The Tragically Hip’s singer Gord Downie died in 2017, and as any of his fellow Canadians will tell you, his passing was a national tragedy. Although TTH were and remain critically respected and commercially successful outside Canada, their domestic status was immense, equalled in their home country only by Rush. The fact that their 13 studio albums released since 1989 have sold 10 million copies in Canada, but only 1.5 million in the USA, is revealing. When Downie’s death was announced, the Canadian Prime Minister Justin Trudeau made an emotional speech in his honor, and the country’s House of Commons observed a minute’s silence.
All this indicates why so much attention has been focused on Saskadelphia, a new album by The Tragically Hip. It contains six previously unreleased tracks written in 1990, five of which were recorded the same year during the sessions for the album Road Apples; the sixth is a live track, ‘Montreal’. The line-up will be familiar to fans—Downie plus Rob Baker (guitar), Paul Langlois (guitar), Gord Sinclair (bass), and Johnny Fay (drums)—and the energy and enthusiasm emitted by the young band gives the songs a ton of appeal.

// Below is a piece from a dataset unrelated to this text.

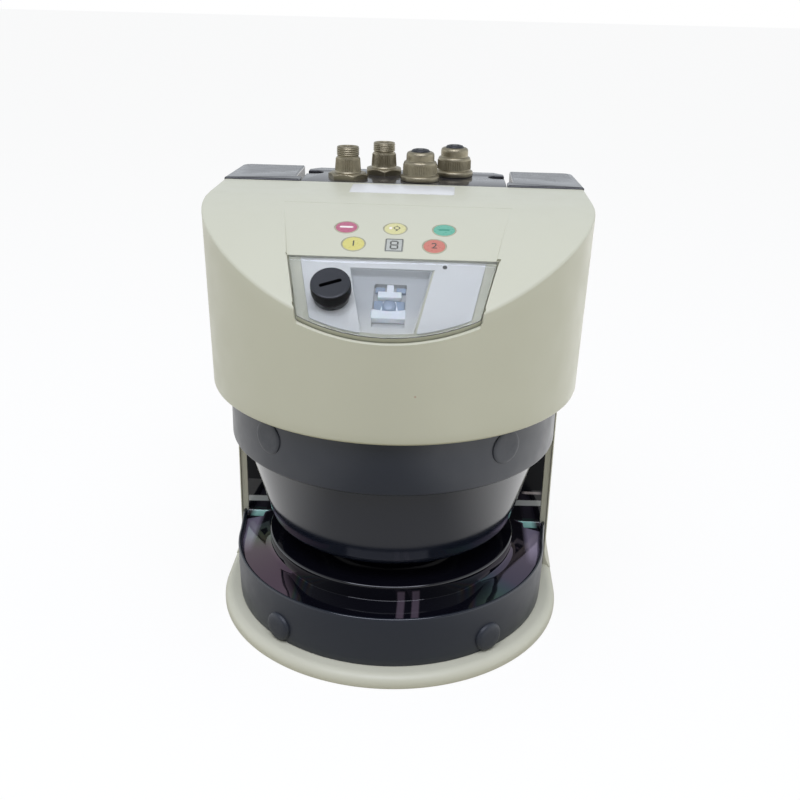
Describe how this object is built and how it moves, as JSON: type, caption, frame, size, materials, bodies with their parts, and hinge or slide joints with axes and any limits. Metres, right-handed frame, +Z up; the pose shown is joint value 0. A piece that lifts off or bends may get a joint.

BP talked to bassist Sinclair just after the now-quartet received the 2021 Humanitarian Award at Canada’s annual Juno Awards, presented to them by Geddy Lee and Alex Lifeson of Rush.
I’ve been watching the video of you receiving the Juno Award, Gord.
Yeah—it was really quite something. My first concert was Rush in Kingston, Ontario when I was 14 years old, so the 16-year-old me keeps pinching the 56-year-old me. When we were invited to support Rush back in 1991, after touring Road Apples, we honestly thought it couldn’t possibly get any bigger than playing with them at Maple Leaf Gardens in Toronto. It was a watershed moment for us.
How did you get started on bass?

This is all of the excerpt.